#### [DATASET SECTION]
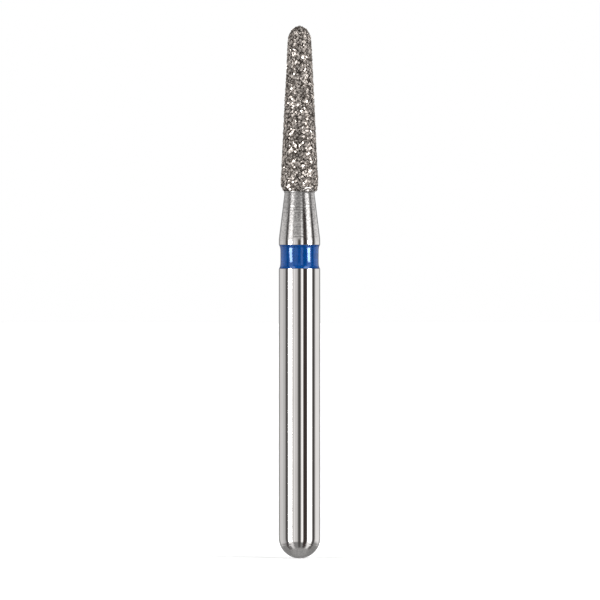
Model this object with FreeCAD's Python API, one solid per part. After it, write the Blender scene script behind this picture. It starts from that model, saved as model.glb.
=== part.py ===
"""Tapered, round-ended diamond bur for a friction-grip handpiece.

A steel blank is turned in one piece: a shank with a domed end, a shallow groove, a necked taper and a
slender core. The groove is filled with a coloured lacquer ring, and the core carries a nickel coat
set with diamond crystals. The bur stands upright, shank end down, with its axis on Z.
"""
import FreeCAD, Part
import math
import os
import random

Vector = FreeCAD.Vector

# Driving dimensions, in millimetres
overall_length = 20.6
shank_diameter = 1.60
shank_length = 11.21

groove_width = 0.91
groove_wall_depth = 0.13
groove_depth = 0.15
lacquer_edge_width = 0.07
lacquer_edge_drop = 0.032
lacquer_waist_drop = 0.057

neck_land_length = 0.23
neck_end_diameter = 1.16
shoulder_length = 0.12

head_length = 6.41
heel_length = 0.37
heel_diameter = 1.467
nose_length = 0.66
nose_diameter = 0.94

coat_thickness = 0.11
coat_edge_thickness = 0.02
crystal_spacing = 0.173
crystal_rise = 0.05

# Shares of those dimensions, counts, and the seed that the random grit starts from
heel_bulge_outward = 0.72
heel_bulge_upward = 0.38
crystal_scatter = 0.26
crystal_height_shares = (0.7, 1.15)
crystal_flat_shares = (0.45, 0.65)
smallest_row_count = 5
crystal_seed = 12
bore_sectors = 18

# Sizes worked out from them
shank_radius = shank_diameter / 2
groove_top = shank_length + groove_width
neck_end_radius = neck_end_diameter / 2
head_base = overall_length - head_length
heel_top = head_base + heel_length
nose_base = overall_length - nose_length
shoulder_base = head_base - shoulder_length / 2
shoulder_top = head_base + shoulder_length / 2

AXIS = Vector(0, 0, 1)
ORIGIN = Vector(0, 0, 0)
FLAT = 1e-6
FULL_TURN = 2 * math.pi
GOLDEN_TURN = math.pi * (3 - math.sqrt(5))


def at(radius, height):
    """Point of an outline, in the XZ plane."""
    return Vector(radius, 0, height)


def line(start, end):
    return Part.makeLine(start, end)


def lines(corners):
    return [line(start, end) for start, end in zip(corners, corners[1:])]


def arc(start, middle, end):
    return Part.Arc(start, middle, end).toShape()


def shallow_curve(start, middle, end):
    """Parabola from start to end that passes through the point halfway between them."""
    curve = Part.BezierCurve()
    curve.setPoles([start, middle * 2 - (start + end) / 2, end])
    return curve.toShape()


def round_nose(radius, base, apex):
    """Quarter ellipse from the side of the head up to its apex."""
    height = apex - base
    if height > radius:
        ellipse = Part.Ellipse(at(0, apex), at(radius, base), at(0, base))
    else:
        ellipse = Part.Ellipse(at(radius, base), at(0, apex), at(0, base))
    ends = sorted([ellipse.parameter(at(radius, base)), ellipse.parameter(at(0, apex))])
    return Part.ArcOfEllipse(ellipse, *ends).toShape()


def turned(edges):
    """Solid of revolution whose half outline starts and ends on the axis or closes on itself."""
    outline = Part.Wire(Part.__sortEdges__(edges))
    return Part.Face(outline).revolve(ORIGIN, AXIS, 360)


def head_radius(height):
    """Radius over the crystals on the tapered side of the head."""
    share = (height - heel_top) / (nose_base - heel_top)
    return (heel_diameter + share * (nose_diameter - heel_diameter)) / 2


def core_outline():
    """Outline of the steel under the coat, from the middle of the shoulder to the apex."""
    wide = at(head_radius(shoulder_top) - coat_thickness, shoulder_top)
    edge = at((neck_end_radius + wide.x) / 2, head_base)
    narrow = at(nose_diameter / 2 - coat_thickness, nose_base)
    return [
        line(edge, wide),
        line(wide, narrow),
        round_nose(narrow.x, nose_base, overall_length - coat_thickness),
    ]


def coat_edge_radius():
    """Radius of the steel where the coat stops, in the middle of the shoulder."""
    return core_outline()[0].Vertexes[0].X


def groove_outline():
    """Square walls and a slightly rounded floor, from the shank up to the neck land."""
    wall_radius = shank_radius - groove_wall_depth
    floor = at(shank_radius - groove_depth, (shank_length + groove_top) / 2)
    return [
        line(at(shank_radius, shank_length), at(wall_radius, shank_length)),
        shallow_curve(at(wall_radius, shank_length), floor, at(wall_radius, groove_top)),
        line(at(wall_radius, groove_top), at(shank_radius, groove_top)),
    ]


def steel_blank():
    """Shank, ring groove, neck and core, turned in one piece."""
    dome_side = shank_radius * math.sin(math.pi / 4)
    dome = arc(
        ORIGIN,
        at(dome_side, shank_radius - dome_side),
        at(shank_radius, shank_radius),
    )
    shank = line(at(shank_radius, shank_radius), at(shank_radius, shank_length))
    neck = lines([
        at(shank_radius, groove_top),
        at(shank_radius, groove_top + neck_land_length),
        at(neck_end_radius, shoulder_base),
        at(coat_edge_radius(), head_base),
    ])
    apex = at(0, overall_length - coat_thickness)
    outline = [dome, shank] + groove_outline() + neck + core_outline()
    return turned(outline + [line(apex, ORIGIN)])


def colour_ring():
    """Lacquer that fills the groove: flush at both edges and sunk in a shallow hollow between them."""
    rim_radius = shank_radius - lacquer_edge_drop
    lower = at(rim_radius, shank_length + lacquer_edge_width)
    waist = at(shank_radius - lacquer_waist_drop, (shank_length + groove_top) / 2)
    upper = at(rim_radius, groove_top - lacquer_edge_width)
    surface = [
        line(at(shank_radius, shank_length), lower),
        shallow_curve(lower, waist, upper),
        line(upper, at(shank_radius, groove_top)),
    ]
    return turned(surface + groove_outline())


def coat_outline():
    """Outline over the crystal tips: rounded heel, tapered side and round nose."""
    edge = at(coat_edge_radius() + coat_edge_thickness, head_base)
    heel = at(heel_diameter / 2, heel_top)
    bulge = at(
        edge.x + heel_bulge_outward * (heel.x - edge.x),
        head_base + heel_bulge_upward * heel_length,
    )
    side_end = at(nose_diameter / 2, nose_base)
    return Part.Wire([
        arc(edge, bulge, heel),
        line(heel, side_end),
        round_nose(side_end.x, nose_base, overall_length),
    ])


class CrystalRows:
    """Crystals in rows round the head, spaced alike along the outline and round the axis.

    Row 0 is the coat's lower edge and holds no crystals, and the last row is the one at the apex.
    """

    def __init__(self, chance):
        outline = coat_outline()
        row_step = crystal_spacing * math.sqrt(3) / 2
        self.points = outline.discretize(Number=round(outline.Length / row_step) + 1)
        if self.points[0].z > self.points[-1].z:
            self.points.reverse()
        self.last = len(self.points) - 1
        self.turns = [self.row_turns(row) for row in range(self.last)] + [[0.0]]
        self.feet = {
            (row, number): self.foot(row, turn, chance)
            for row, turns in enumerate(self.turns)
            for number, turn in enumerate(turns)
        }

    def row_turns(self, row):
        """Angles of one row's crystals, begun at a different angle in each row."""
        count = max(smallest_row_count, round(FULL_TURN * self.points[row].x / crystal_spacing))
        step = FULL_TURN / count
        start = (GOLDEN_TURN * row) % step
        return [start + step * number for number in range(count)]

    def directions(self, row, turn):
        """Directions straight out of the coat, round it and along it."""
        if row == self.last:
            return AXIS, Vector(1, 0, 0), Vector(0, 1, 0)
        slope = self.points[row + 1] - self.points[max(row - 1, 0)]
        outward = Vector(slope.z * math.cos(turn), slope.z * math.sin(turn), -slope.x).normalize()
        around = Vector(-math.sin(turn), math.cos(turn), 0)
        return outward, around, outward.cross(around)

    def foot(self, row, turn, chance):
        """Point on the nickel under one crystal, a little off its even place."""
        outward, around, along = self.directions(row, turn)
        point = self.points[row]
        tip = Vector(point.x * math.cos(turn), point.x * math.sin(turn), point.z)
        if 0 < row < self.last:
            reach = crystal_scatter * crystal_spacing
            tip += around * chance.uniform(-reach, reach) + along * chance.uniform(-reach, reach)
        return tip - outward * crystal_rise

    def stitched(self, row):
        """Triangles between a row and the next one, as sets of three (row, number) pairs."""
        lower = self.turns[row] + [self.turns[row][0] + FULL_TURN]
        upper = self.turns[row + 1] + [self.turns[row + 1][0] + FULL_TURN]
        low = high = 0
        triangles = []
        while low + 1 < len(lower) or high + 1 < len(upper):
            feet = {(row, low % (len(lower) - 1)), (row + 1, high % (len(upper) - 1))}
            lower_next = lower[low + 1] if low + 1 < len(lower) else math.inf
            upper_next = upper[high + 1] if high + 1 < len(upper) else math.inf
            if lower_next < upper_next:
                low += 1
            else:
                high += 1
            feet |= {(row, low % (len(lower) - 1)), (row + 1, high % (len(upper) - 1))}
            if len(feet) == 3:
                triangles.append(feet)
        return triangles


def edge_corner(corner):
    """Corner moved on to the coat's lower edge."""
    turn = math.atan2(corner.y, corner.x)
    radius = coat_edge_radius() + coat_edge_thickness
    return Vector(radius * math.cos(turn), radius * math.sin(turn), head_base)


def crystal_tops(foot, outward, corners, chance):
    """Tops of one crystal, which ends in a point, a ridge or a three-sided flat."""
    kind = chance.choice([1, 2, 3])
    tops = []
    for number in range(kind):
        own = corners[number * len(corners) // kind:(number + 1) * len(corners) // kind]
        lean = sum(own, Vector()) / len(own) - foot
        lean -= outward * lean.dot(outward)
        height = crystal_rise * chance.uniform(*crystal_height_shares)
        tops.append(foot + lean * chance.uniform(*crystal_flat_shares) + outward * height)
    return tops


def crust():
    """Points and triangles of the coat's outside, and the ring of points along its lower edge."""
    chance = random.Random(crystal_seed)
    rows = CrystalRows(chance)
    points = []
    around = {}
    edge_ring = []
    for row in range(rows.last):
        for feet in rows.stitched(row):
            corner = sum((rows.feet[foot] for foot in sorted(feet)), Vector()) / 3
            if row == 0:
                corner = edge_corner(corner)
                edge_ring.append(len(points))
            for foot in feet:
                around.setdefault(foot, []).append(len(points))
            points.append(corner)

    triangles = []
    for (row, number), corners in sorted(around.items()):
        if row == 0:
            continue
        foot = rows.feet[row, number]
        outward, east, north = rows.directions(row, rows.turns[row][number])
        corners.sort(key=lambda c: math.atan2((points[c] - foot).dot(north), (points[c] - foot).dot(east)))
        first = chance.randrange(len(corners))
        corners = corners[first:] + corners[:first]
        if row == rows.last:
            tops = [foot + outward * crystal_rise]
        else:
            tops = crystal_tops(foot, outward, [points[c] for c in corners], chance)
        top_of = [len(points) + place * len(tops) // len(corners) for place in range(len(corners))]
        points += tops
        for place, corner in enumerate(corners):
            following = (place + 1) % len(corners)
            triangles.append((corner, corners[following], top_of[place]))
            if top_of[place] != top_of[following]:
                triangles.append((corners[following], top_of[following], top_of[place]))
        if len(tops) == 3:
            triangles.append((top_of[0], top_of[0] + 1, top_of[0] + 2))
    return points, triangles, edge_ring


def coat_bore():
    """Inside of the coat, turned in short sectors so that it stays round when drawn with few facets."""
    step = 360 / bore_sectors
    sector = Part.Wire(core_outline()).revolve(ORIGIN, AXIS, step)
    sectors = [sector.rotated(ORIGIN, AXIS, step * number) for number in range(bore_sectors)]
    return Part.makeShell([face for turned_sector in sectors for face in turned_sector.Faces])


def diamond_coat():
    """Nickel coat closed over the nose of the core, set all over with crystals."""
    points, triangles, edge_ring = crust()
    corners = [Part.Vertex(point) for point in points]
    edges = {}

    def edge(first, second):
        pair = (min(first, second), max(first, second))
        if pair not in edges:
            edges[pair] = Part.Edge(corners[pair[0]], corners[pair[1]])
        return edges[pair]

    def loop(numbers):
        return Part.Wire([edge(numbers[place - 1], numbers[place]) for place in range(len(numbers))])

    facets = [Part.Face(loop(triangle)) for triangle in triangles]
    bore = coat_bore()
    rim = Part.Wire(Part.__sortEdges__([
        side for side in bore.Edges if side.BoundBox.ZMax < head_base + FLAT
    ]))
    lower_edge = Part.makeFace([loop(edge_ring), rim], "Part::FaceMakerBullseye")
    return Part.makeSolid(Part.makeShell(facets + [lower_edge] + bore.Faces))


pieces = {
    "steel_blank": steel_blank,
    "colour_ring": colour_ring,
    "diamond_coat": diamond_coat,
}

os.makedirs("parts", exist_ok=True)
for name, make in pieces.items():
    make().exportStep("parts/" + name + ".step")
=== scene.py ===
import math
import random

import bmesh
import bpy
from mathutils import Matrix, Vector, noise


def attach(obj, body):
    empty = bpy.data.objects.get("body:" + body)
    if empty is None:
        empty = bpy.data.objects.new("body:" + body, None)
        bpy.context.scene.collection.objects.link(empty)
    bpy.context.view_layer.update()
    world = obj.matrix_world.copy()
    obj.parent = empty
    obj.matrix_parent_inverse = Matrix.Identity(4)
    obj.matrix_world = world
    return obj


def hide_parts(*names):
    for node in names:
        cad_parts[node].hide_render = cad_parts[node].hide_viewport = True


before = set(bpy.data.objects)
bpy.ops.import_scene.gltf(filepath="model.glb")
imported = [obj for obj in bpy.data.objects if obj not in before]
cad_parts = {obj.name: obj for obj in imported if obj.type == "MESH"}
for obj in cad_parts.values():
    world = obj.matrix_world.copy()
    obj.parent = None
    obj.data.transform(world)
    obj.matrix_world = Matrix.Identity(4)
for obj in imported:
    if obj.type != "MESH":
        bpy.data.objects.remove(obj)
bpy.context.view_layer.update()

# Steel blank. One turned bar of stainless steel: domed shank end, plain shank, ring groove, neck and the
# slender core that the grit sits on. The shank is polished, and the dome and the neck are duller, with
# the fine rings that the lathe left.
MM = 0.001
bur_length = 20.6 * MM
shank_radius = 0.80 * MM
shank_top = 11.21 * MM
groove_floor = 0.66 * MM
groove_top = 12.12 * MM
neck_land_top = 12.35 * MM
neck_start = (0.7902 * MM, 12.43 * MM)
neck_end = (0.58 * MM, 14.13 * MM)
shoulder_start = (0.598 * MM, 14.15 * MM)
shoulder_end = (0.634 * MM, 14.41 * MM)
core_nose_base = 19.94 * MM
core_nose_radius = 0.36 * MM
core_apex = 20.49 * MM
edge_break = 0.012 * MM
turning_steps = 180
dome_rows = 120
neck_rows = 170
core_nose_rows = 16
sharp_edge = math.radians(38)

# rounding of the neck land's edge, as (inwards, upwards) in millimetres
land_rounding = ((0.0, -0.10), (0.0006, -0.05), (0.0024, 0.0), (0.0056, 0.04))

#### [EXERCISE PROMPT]
Produce the lines from the top of the listing through the "a friction-grip handpiece." line exactly as they appear, with no additional output.

#### [THE SOLUTION]
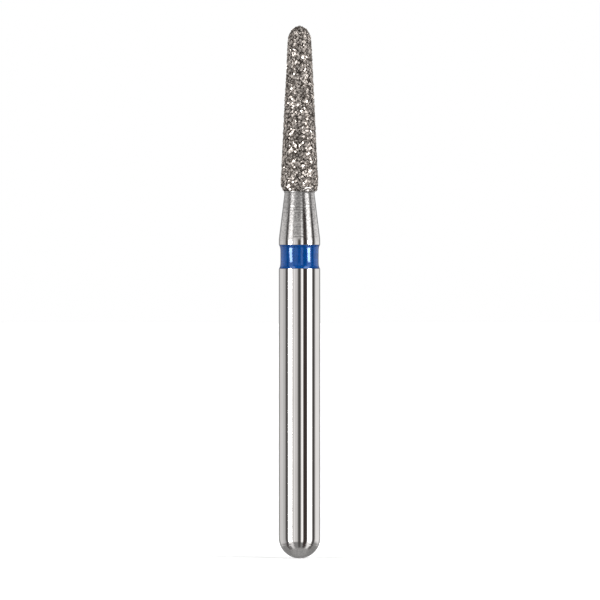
Model this object with FreeCAD's Python API, one solid per part. After it, write the Blender scene script behind this picture. It starts from that model, saved as model.glb.
=== part.py ===
"""Tapered, round-ended diamond bur for a friction-grip handpiece.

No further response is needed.